Des dizaines de salles d’urgence ont été forcées de fermer temporairement ou de réduire leurs heures parce qu’il n’y avait pas assez de personnel pour traiter les blessures et les maladies urgentes. L’Association médicale canadienne estime que près de cinq millions de Canadiens n’ont pas de médecin de famille. Et des centaines de milliers de Canadiens sont sur des listes d’attente pour des chirurgies et des tests de diagnostic en attente.
Les syndicats de la santé et les associations professionnelles veulent une stratégie nationale pourmédecins, infirmières et préposés aux services de soutien à la personne dans leur travail ainsi que de former de nouveaux employés pour renforcer leurs rangs.
Silas a déclaré qu’après des années d’épuisement professionnel et de détresse morale de ne pas pouvoir s’occuper correctement de leurs patients, les infirmières en particulier ont dit: « J’en ai assez ».
Les infirmières de l’Ontario se sont également opposées à une loi limitant les augmentations salariales à 1 % par année.
Les données de l’Institut canadien d’information sur la santé montrent qu’en raison des nouveaux diplômés, l’offre d’infirmières continue de croître.

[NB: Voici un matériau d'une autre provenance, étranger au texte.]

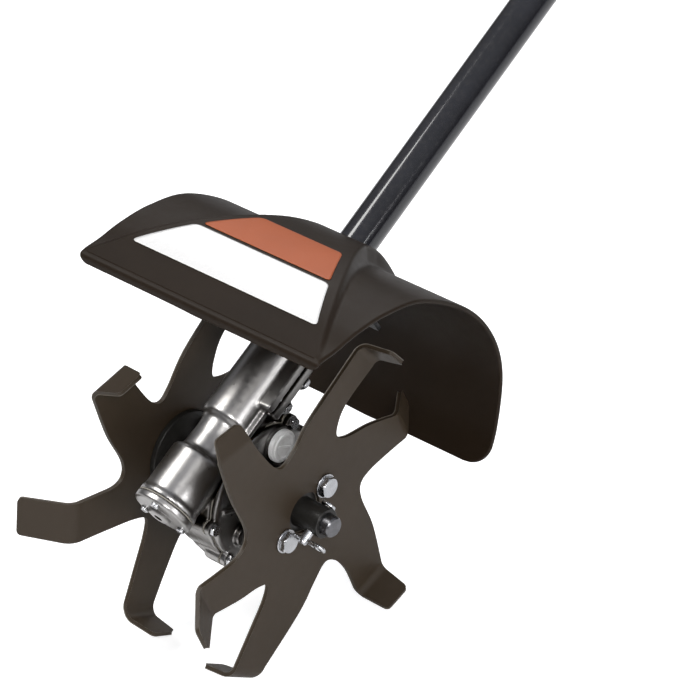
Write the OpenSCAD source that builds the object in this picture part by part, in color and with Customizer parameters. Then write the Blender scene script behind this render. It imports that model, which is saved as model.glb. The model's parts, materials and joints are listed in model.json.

Cependant, beaucoup ont choisi de ne pas occuper des postes à temps plein, et le personnel existant envisage de plus en plus une retraite anticipée, a déclaré Silas.
Les exigences plus lourdes du travail depuis la pandémie, combinées à de moins en moins de personnes pour faire le travail, ont créé ce que même le ministre fédéral de la Santé appelle une crise.
« Nous devons arrêter le saignement », a déclaré Silas.
Ce rapport de La Presse canadienne a été publié pour la première fois le 5 février 2023.